11.20.2012

Morelliana, siempre


Aquí se cerraron unos ojos a través de los cuales

el universo se contemplaba con amor y en toda su riqueza.

Epitafio de Johan Jakob Wagner


Como los eléatas, como San Agustín, Novalis presintió que el mundo de adentro es la ruta inevitable para llegar de verdad al mundo exterior y descubrir que los dos serán uno solo cuando la alquimia de ese viaje dé un hombre nuevo, el gran reconciliado.

Novalis murió sin alcanzar la flor azul, Nerval y Rimbaud bajaron en su día a las Madres y nos condenaron a la terrible libertad de querernos dioses desde tanto barro. Por todos ellos, por lo que a veces se abre paso en nuestra cotidianeidad, sabemos que sólo desde el fondo de un pozo se ven las estrellas en pleno día. Pozo y cielo no quieren decir gran cosa, pero hay que entenderse, trazar las abscisas y coordenadas; Jung da su nomenclatura, cualquier poeta la suya, la antropología sabe de regímenes nocturnos y diurnos de la psiquis y la imaginación. Por mi parte, tengo la certeza de que apenas las circunstancias exteriores (una música, el amor, un extrañamiento cualquiera) me aíslan por un momento de la conciencia vigilante, aquello que aflora y asume una forma trae consigo la total certidumbre, un sentimiento de exaltante verdad. Supongo que los románticos guardaban para eso el nombre de inspiración, y que no otra cosa era la manía.

Todo eso no puede decirse, pero el hombre está para insistir en decirlo; el poeta, en todo caso, el pintor y a veces el loco. Esa reconciliación con un mundo del que nos ha separado y nos separa un aberrante dualismo de raíz occidental, y que el Oriente anula en sistemas y expresiones que sólo de lejos y deformadamente nos alcanzan, puede apenas sospecharse a través de vagas obras, de raros destinos ajenos, y más excepcionalmente en arrimos de nuestra propia búsqueda. Si no se puede decir hay que tratar de inventarle su palabra, puesto que en la insistencia se va cerniendo la forma y desde los agujeros se va tejiendo la red; como un silencio en una música de Webern, un acorde plástico en un óleo de Picasso, una broma de Marcel Duchamp, ese momento en que Charlie Parker echa a volar Out of Nowhere, estos versos de Attâr:

Tras de beber los mares nos asombra
que nuestros labios sigan tan secos como las playas,
y buscamos una vez más el mar para mojarnos en él, sin ver
que nuestros labios son las playas y nosotros el mar.

Allí y en tantos otros vestigios de encuentro están las pruebas de la reconciliación, allí la mano de Novalis corta la flor azul.
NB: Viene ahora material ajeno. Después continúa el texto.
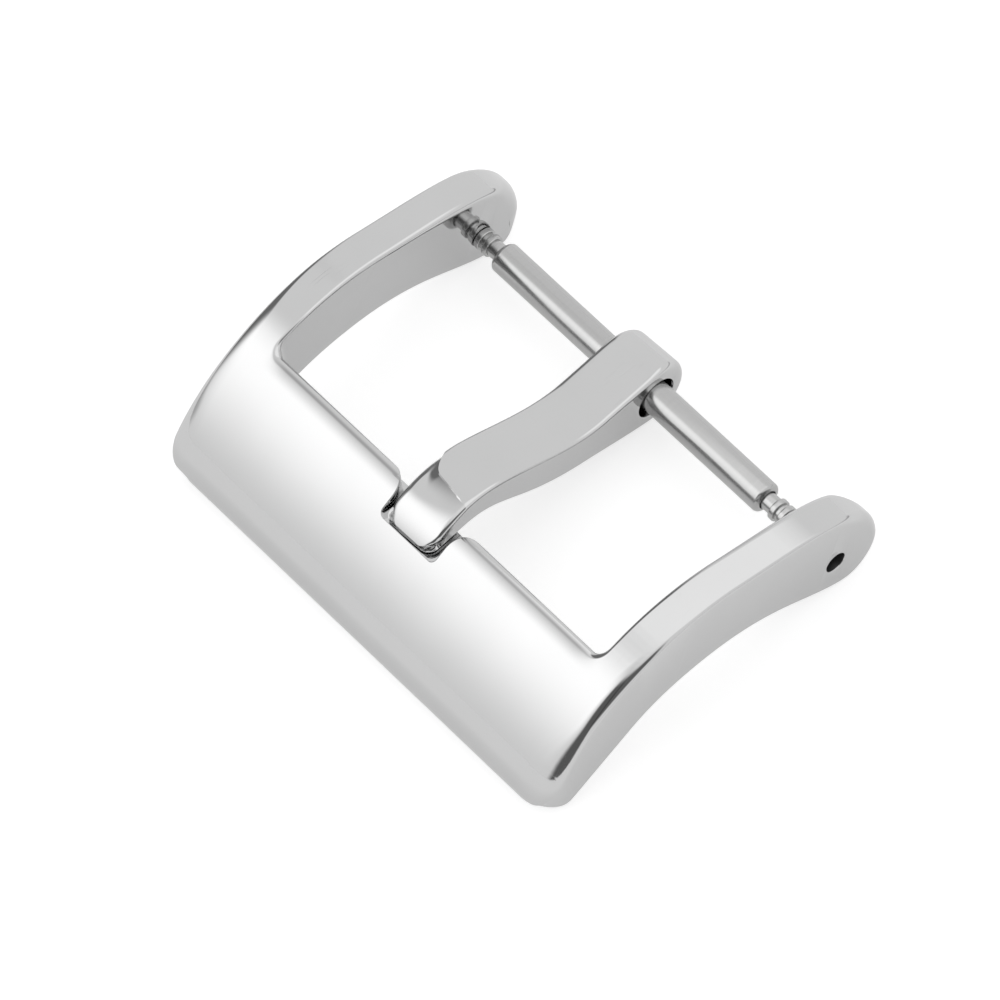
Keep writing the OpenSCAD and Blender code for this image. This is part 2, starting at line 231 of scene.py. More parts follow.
class Wire:
    # one socket of a node tree; sums and products of wires add the nodes that work them out

    def __init__(self, tree, socket=None):
        self.tree = tree
        self.socket = socket

    def feed(self, target, value):
        if isinstance(value, Wire):
            self.tree.links.new(value.socket, target)
        else:
            target.default_value = value

    def node(self, kind, settings=None, inputs=None, out=0):
        made = self.tree.nodes.new(kind)
        for name, value in (settings or {}).items():
            setattr(made, name, value)
        for name, value in (inputs or {}).items():
            self.feed(made.inputs[name], value)
        return Wire(self.tree, made.outputs[out]) if len(made.outputs) else None

    def worked(self, operation, *values):
        made = self.tree.nodes.new("ShaderNodeMath")
        made.operation = operation
        for target, value in zip(made.inputs, values):
            self.feed(target, value)
        return Wire(self.tree, made.outputs[0])

    def __add__(self, other):
        return self.worked("ADD", self, other)

    def __radd__(self, other):
        return self.worked("ADD", other, self)

    def __sub__(self, other):
        return self.worked("SUBTRACT", self, other)

    def __rsub__(self, other):
        return self.worked("SUBTRACT", other, self)

    def __mul__(self, other):
        return self.worked("MULTIPLY", self, other)

    def __rmul__(self, other):
        return self.worked("MULTIPLY", other, self)

    def __truediv__(self, other):
        return self.worked("DIVIDE", self, other)

    def __rtruediv__(self, other):
        return self.worked("DIVIDE", other, self)

    def eased(self, low, high):
        # smooth step from 0 at low to 1 at high
        return self.node("ShaderNodeMapRange", {"interpolation_type": "SMOOTHSTEP"},
                         {"Value": self, "From Min": low, "From Max": high})


def newMaterial(name):
    material = bpy.data.materials.new(name)
    material.use_nodes = True
    material.node_tree.nodes.clear()
    return material, Wire(material.node_tree)


# finishes

polish = {
    "tone": (0.567, 0.567, 0.568),   # how much light the bright plating sends back
    "patina": 0.03,                # how much the tone wanders
    "roughness": 0.07, "roughnessWander": 0.035, "scratchRoughness": 0.05,
    "cloudScale": 260, "hazeScale": 1500, "scratchScale": (9000, 500, 2500),   # repeats in a metre
    "scratchTurn": (0.2, 0.1, 0.35),          # direction of the buffing, in radians
    "scratchShare": (0.66, 0.72),             # noise levels over which a hairline sets in
    "hairline": 0.0000005,         # depth of the hairline scratches, in metres
    "ripple": 0.000004,            # depth of the buffing waves
    "shade": 0.4,                  # painted shade: how much darker the plating's colour is painted along the window's front edge
    "shadeAhead": (11.18, 11.34, 11.95), "shadeAside": (8.8, 10.2),   # where, from the bar and from the middle
}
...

No hablo de estudios, de ascesis metódicas, hablo de esa intencionalidad tácita que informa el movimiento total de un poeta, que lo vuelve ala de sí mismo, remo de su barca, veleta de su viento, y que revalida el mundo al precio del descenso a los infiernos de la noche y del alma. Detesto al lector que ha pagado por su libro, al espectador que ha comprado su butaca, y que a partir de ahí aprovecha el blando almohadón del goce hedónico o la admiración por el genio. ¿Qué le importaba a Van Gogh tu admiración? Lo que él quería era tu complicidad, que trataras de mirar como él estaba mirando con los ojos desollados por un fuego heracliteano.

Cuando Saint-Exupéry sentía que amar no es mirarse el uno en los ojos del otro sino mirar juntos en una misma dirección, iba más allá del amor de la pareja porque todo amor va más allá de la pareja si es amor, y yo escupo en la cara del que venga a decirme que ama a Miguel Ángel o a E. E. Cummnigs sin probarme que por lo menos en una hora extrema ha sido ese amor, ha sido también el otro, ha mirado con él desde su mirada y ha aprendido a mirar como él hacia la apertura infinita que espera y reclama.